Anyone wanting to attend a ladies luncheon with Melania Trump, or a candlelight dinner with President-elect Donald Trump and Vice-President-elect Mike Pence might be in luck, provided you're willing to shell out mega bucks.
The Trump inaugural committee has released its initial offerings to highrolling donors, and for a cool $1 million, supporters will be guaranteed prime access to the new leadership as it prepares to take over the White House.
According to a copy of the "58th Presidential Inaugural Committee Underwriter Benefits" brochure, obtained by the Centre for Public Integrity, huge perks are on offer in exchange for six and seven-figure contributions.
The brochure breaks down what you can get if you donate between $25,000 and $1 million.
As is the custom for presidential inaugurations, the package deals progressively increase in cost, offering a range of access, events, and tickets, depending on the amount given.
For the major money, donors will get eight tickets to a luncheon with Cabinet appointees and congressional leadership, an "intimate" dinner with the Vice President-elect and his wife, lunch with the ladies of the first families, tickets to the victory reception, as well as tickets to an "elegant" "candlelight dinner" featuring "special appearances by" Trump, future First Lady Ms Trump, Pence and his wife, Karen Pence. It will also get you tickets to the parade, swearing in concert and black-tie ball.
The lowest-priced offering, at $25,000, guarantees you two tickets to the Inaugural Parade, the "entertainment-filled" victory reception, admission to the inaugural concert and fireworks show and the black-tie ball.
The brochure also offers various versions of the package for the $500,000, $250,000 and $100,000 price points.
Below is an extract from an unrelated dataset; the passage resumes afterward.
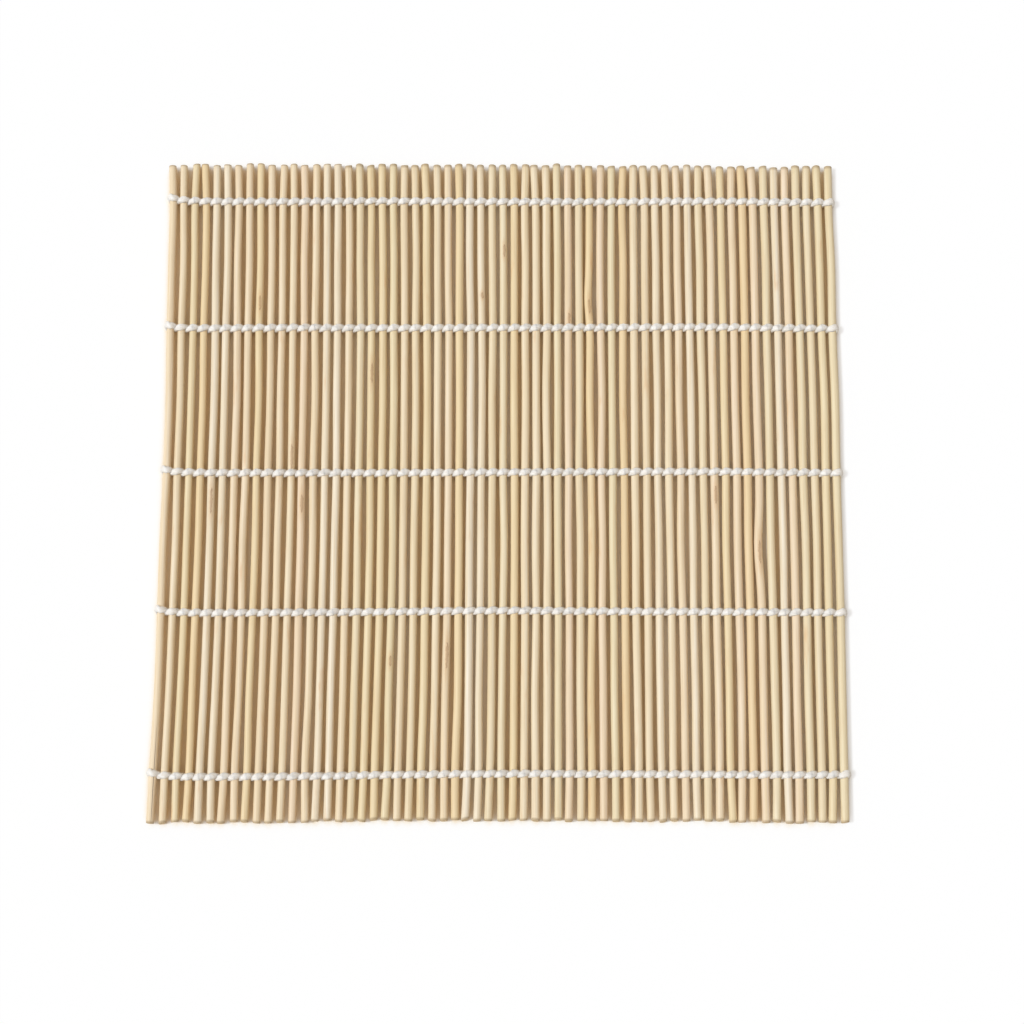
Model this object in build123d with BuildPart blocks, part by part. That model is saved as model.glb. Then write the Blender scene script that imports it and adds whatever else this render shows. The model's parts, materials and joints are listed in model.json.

All the packages include travel bookings and tickets to various events.
Trump's inaugural committee has said it will not accept money from registered lobbyists, in line with the President-elect's ban on hiring lobbyists for his nascent administration.
For his first inauguration in 2009, President Barack Obama set stricter limits on donations, holding individual donors to $50,000 each and taking no money from corporations or labour unions, as well as none from lobbyists and some other groups.
Plenty of corporate executives, though, gave individually and often at the maximum amount.
Then, for Obama's 2013 inauguration, donor solicitations obtained by The Associated Press also sought $1 million donations.
The release of the Trump inauguration donor packages comes amid reports of civil rights activists planning major protests at the January 20 inauguration in Washington, DC.
Officials from MoveOn.org are predicting that "hundreds of thousands" of protesters will descend on the nation's capital in mid-January, according to the New Yorker, which referred to the trend as "a gathering storm."
The Women's March on Washington is also planned for the day following the inauguration and includes a major rally at the Lincoln Memorial, followed by a long march down Pennsylvania Avenue.
"We stand together in solidarity with our partners and children for the protection of our rights, our safety, our health, and our families - recognising that our vibrant and diverse communities are the strength of our country," the group's official Facebook page says.
"The rhetoric of the past election cycle has insulted, demonised, and threatened many of us - women, immigrants of all statuses, those with diverse religious faiths particularly Muslim, people who identify as LGBTQIA, Native and Indigenous people, Black and Brown people, people with disabilities, the economically impoverished and survivors of sexual assault.
"We are confronted with the question of how to move forward in the face of national and international concern and fear."